740.00119 EAC/1–945: Telegram

The Ambassador in the United Kingdom (Winant) to the Secretary of State

313. Cornea 148. Under date of January 8 French delegation has submitted to the EAC a memorandum on restitution. Full text by air.98

Beginning of summary.

Memorandum begins by reference to United Nation’s declaration of January 5, 1943,99 and calls for determination of “a general economic policy towards Germany which will balance, for the better protection of Allied interests, the relation between economic activities maintained for purposes of reparation and activities which must disappear for security reasons, without prejudging the economic status of certain parts of German territory which may be subjected to a special regime”.

Section 1 calls for restitution of identifiable objects; of “identical” objects when the original ones cannot be found; and of “equivalent” objects in the case of artistic and cultural objects, gold and precious metals. Section 2 calls for assigning to the despoiled states a priority upon German resources. Before there if [is] any general compensation for the Allies, the stolen goods, in the broadest sense of the term, should be restored to the invaded countries; this priority for the invaded countries would be limited automatically to the assets found in Germany upon surrender. Some deviation from this priority might be found necessary in order to meet German needs for transport and supply, but the distress of the victim should have precedence over that of the robber.

Section 3 proposes four principles of regulating transfer of German assets. (1) Assets subject to transfer would include factories and equipment, transport equipment, patents, processes of production and labor, skilled and unskilled. (2) The transfer will be rapid and will be limited only by the requirements of the forces of occupation. (3) German proprietors of transferred goods will be compensated in Reichsmarks placed at the disposal of the beneficiary Allied governments. (4) Unsatisfied balance of claims of despoiled nations will [Page 1171] be regulated as part of the general problem of reparation for war damage.

Section 4 defines “spoliation” as covering (1) “the seizure, confiscation or requisitioning by the Germans of goods, rights and interests of any kind not recovered in the liberated territories”, (2) “the ‘purchase’ by the Germans of goods, rights and interests of any kind, regardless of the manner of fictitious payment adopted by them (payment in national currency extorted from the occupied power, assignment to an unbalanced clearing account, et cetera)”. This definition includes goods, rights and interests owned abroad by the United Nations or their nationals and seized by the Germans in whatever manner.

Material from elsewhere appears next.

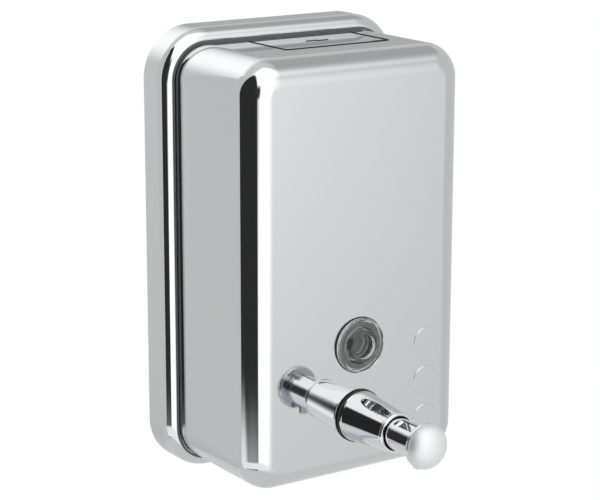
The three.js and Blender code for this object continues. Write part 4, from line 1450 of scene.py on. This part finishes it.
@dataclass
class Studio:
    """The camera, the floor and the surroundings: a white tent with lamps and cards in it.

    A later panel covers an earlier one. The clip distances are in metres.
    """

    azimuth: float = -33.812
    elevation: float = 13.969
    roll: float = 0.083
    focal_pixels: float = 2018.48
    image_width: float = 600.0
    sensor: float = 36.0
    distance: float = 971.076
    target: tuple[float, float, float] = (20.739, 0.0, -10.722)
    clip: tuple[float, float] = (0.05, 20.0)
    floor_drop: float = 420.0
    floor_size: float = 900.0
    floor_corner: float = 449.0
    side_card_place: tuple[float, float, float] = (-150.0, 54.0, 0.0)
    side_card_size: tuple[float, float] = (150.0, 400.0)
    side_card_light: float = 0.74
    plain_light: float = 0.88
    panels: tuple[Panel, ...] = (
        Panel("right wall", 100.0, 62.0, 20.0, 56.0, 0.74, 0.2),
        Panel("overhead card", 102.0, 40.0, 52.0, 11.0, 0.53, 0.5),
        Panel("rear card", 147.0, 15.0, 4.0, 16.0, 0.5, 0.4),
        Panel("left wall", -137.0, 30.0, 5.0, 60.0, 0.78, 0.4),
        Panel("rear lamp", -172.0, 28.0, 33.0, 14.0, 1.45, 0.8, 2.0),
        Panel("rear floor", 172.0, 44.0, -38.0, 22.0, 0.66, 0.5),
        Panel("top lamp", -22.0, 68.0, 62.0, 34.0, 1.7, 0.25),
        Panel("front lamp", 0.0, 34.0, 7.0, 24.0, 1.42, 0.34),
        Panel("key lamp", -14.0, 31.0, 16.0, 46.0, 1.75, 0.4),
        Panel("left card", -77.0, 42.5, -4.0, 64.0, 0.035, 0.06, 2.0),
        Panel("front card", -34.5, 11.0, 8.0, 18.0, 0.05, 0.45, 2.5),
        Panel("low lamp", -62.0, 66.0, -30.0, 9.5, 1.2, 0.3, 2.5),
        Panel("low left lamp", -108.0, 40.0, -28.8, 10.2, 1.15, 0.12, 2.0),
    )

    def camera(self) -> None:
        """Sets the camera where the photograph was taken from."""
        azimuth, elevation, roll = (math.radians(a) for a in (self.azimuth, self.elevation, self.roll))
        back = Vector((
            math.sin(azimuth) * math.cos(elevation),
            -math.cos(azimuth) * math.cos(elevation),
            math.sin(elevation),
        ))
        right = Vector((0, 0, 1)).cross(back).normalized()
        up = back.cross(right)
        right_rolled = math.cos(roll) * right + math.sin(roll) * up
        up_rolled = math.cos(roll) * up - math.sin(roll) * right
        data = bpy.data.cameras.new("portrait")
        data.sensor_width = self.sensor
        data.lens = self.focal_pixels / self.image_width * self.sensor
        data.clip_start, data.clip_end = self.clip
        made = bpy.data.objects.new("portrait", data)
        columns = Matrix((right_rolled, up_rolled, back)).transposed().to_4x4()
        columns.translation = (Vector(self.target) + back * self.distance) * MM
        made.matrix_world = columns
        bpy.context.collection.objects.link(made)
        bpy.context.scene.camera = made

    def board(self, name: str, corners: Sequence[Sequence[float]], title: str, ray: str, light: float,
              kind: str, **inputs: Any) -> None:
        """Puts a flat board on the stage, which glows evenly for one kind of light ray.

        Args:
            name: its name.
            corners: its corners.
            title: its material's name.
            ray: the kind of ray, as the Light Path node names it.
            light: how bright it glows.
            kind: the type name of the shader for all other rays.
            inputs: that shader's inputs, as for add_node.
        """
        material = blank_material(title)
        tree = material.node_tree
        plain = add_node(tree, kind, **inputs)
        glow = add_node(tree, "ShaderNodeEmission", Color=WHITE, Strength=light)
        path = add_node(tree, "ShaderNodeLightPath")
        mixed = add_node(tree, "ShaderNodeMixShader", _0=path.outputs[ray], _1=plain, _2=glow)
        add_node(tree, "ShaderNodeOutputMaterial", Surface=mixed)
        mesh = bmesh.new()
        mesh.faces.new([mesh.verts.new(corner) for corner in corners])
        finished(name, mesh, Coat(material))

    def boards(self) -> None:
        """Lays the pale floor, and stands a grey card beside the tray for its edge to mirror."""
        outline = rounded_outline(self.floor_size, self.floor_size, self.floor_corner, steps=32)
        # Matt white studio board; to the camera it is as white as the background.
        self.board("floor", [(x, y, -self.floor_drop) for x, y in outline], "matt white board",
                   "Is Camera Ray", 1.0, "ShaderNodeBsdfDiffuse", Color=linear("#ECECEC"))
        x, y, z = self.side_card_place
        deep, high = (size / 2 for size in self.side_card_size)
        corners = [(x, y + side_y * deep, z + side_z * high)
                   for side_y, side_z in ((-1, -1), (1, -1), (1, 1), (-1, 1))]
        # Grey card, evenly lit; only mirrored rays see it.
        self.board("side card", corners, "grey card", "Is Glossy Ray", self.side_card_light,
                   "ShaderNodeBsdfTransparent")

    def surroundings(self) -> None:
        """Makes the world: white, with the lamps and dark cards that the metal mirrors."""
        world = bpy.data.worlds.new("studio")
        bpy.context.scene.world = world
        world.use_nodes = True
        tree = world.node_tree
        tree.nodes.clear()
        place = add_node(tree, "ShaderNodeTexCoord")
        parts = add_node(tree, "ShaderNodeSeparateXYZ", Vector=place.outputs["Generated"]).outputs
        forward = add_node(tree, "ShaderNodeMath", {"operation": "MULTIPLY"}, _0=parts["Y"], _1=-1.0)
        azimuth = add_node(tree, "ShaderNodeMath", {"operation": "ARCTAN2"}, _0=parts["X"], _1=forward)
        elevation = add_node(tree, "ShaderNodeMath", {"operation": "ARCSINE"}, _0=parts["Z"])
        light: Node | float = self.plain_light
        for panel in self.panels:
            light = panel.add_to(tree, azimuth, elevation, light)
        path = add_node(tree, "ShaderNodeLightPath")
        seen = add_node(tree, "ShaderNodeMix", {"data_type": "FLOAT"}, _0=path.outputs["Is Camera Ray"],
                        _2=light, _3=1.0)
        background = add_node(tree, "ShaderNodeBackground", Color=WHITE, Strength=seen)
        add_node(tree, "ShaderNodeOutputWorld", Surface=background)

    def build(self) -> None:
        """Makes the whole studio."""
        self.camera()
        self.boards()
        self.surroundings()


def main() -> None:
    """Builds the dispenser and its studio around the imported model."""
    logging.basicConfig(level=logging.INFO, format="%(message)s")
    bpy.context.scene.view_settings.view_transform = "Standard"
    Studio().build()
    finishes = Finishes()
    BackTray(finishes).build()
    shell = FrontShell(finishes)
    pump_axis = shell.axis_of("push_knob")
    sight_axis = shell.axis_of("sight_lens")
    shell.build(pump_axis, sight_axis)
    FillerLid(finishes).build()
    WallFixing(finishes).build()
    SightGlass(finishes, sight_axis).build()
    Pump(finishes, pump_axis).build()
    LOG.info("sizes written")


if __name__ == "__main__":
    main()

An inter-Allied office should be created to enforce these principles, charged with safeguarding stolen goods, receiving the requests of the Allied nations and taking action on them. Relations between it and the reparation, deliveries and restitution division under the Control Council for Germany would have to be defined. While waiting for each despoiled country to present a complete picture of damage suffered, the French delegation urges earliest possible agreement on the principle of restitution. End of summary.

  1. E.A.C. (45) 3. January 9, memorandum by the French Delegation to the European Advisory Commission, was transmitted by the Ambassador in the United Kingdom in his despatch 20329, January 11; neither printed. Corrigenda to the French memorandum were transmitted by the Ambassador in despatch 20374, January 15; neither printed.
  2. For text of the declaration regarding forced transfers of property in enemy-controlled territory, see Foreign Relations, 1943, vol. i, p. 443.